Starting at the first line of the data below, write out each line exactly until you reach the line containing "return made", and include that line too.
--- BEGIN ---
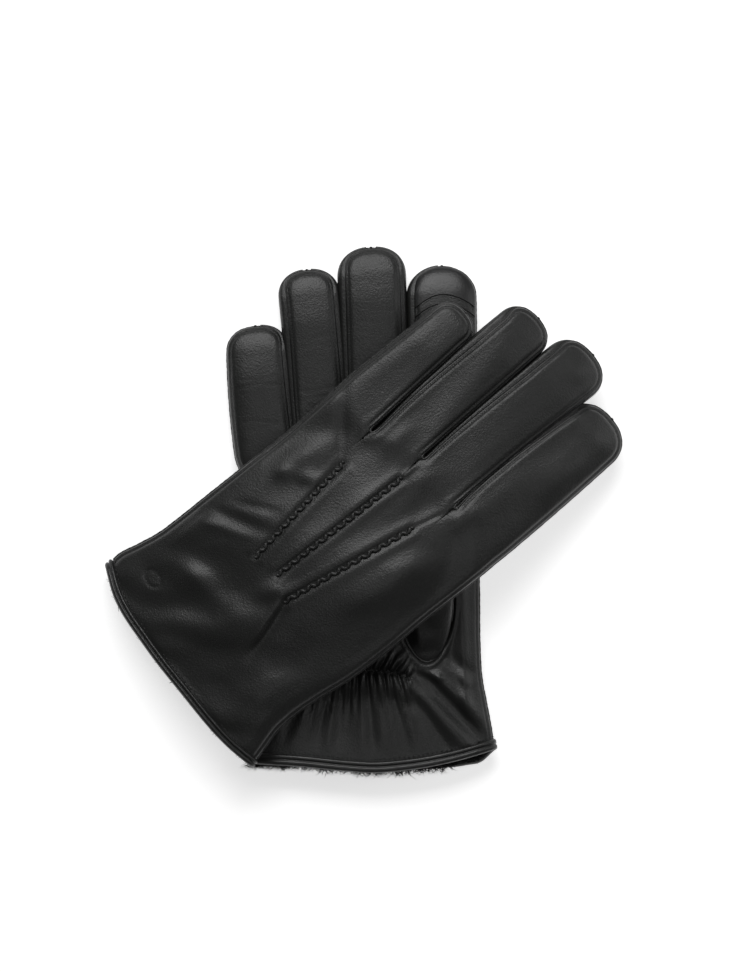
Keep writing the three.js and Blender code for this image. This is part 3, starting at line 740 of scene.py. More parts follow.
# ---- Materials -------------------------------------------------------------------------------------------------
def node(tree, kind, **values):
    made = tree.nodes.new(kind)
    for key, value in values.items():
        if key in made.inputs:
            made.inputs[key].default_value = value
        else:
            setattr(made, key, value)
    return made


def leather(name, color, roughness, grain=1.0):
    """Smooth dyed nappa: a fine pebbled grain in the bump, and a satin finish that varies a little."""
    material = bpy.data.materials.new(name)
    material.use_nodes = True
    tree = material.node_tree
    link = tree.links.new
    shader = tree.nodes["Principled BSDF"]
    shader.inputs["Specular IOR Level"].default_value = 0.5
    shader.inputs["Coat Weight"].default_value = 0.0
    place = node(tree, "ShaderNodeTexCoord").outputs["Object"]
    pebbles = node(tree, "ShaderNodeTexVoronoi", feature="SMOOTH_F1", Scale=1050.0, Smoothness=0.35)
    speckle = node(tree, "ShaderNodeTexNoise", Scale=1150.0, Detail=2.0, Roughness=0.6)
    broad = node(tree, "ShaderNodeTexNoise", Scale=38.0, Detail=4.0)
    mottled = node(tree, "ShaderNodeTexNoise", Scale=120.0, Detail=3.0)
    for texture in (pebbles, speckle, broad, mottled):
        link(place, texture.inputs["Vector"])
    height = node(tree, "ShaderNodeMath", operation="MULTIPLY_ADD")
    height.inputs[1].default_value = -0.55
    link(pebbles.outputs["Distance"], height.inputs[0])
    link(speckle.outputs["Fac"], height.inputs[2])
    bump = node(tree, "ShaderNodeBump", Strength=0.40 * grain, Distance=0.0003)
    link(height.outputs[0], bump.inputs["Height"])
    soft = node(tree, "ShaderNodeBump", Strength=0.15, Distance=0.0012)
    link(mottled.outputs["Fac"], soft.inputs["Height"])
    link(bump.outputs["Normal"], soft.inputs["Normal"])
    link(soft.outputs["Normal"], shader.inputs["Normal"])
    rough = node(tree, "ShaderNodeMapRange")
    rough.inputs["To Min"].default_value = roughness - 0.06
    rough.inputs["To Max"].default_value = roughness + 0.08
    link(broad.outputs["Fac"], rough.inputs["Value"])
    link(rough.outputs["Result"], shader.inputs["Roughness"])
    shade = node(tree, "ShaderNodeMix", data_type="RGBA")
    shade.inputs[6].default_value = (*[c * 0.75 for c in color], 1)
    shade.inputs[7].default_value = (*[c * 1.3 for c in color], 1)
    link(speckle.outputs["Fac"], shade.inputs[0])
    link(shade.outputs[2], shader.inputs["Base Color"])
    return material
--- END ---
### Written solution
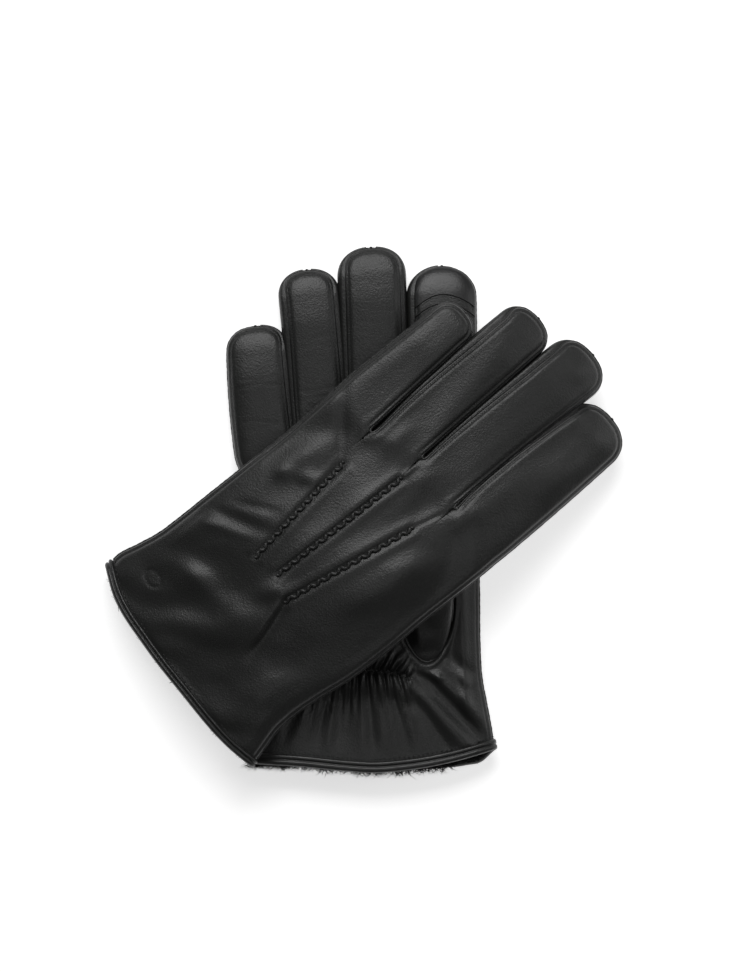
Keep writing the three.js and Blender code for this image. This is part 3, starting at line 740 of scene.py. More parts follow.
# ---- Materials -------------------------------------------------------------------------------------------------
def node(tree, kind, **values):
    made = tree.nodes.new(kind)
    for key, value in values.items():
        if key in made.inputs:
            made.inputs[key].default_value = value
        else:
            setattr(made, key, value)
    return made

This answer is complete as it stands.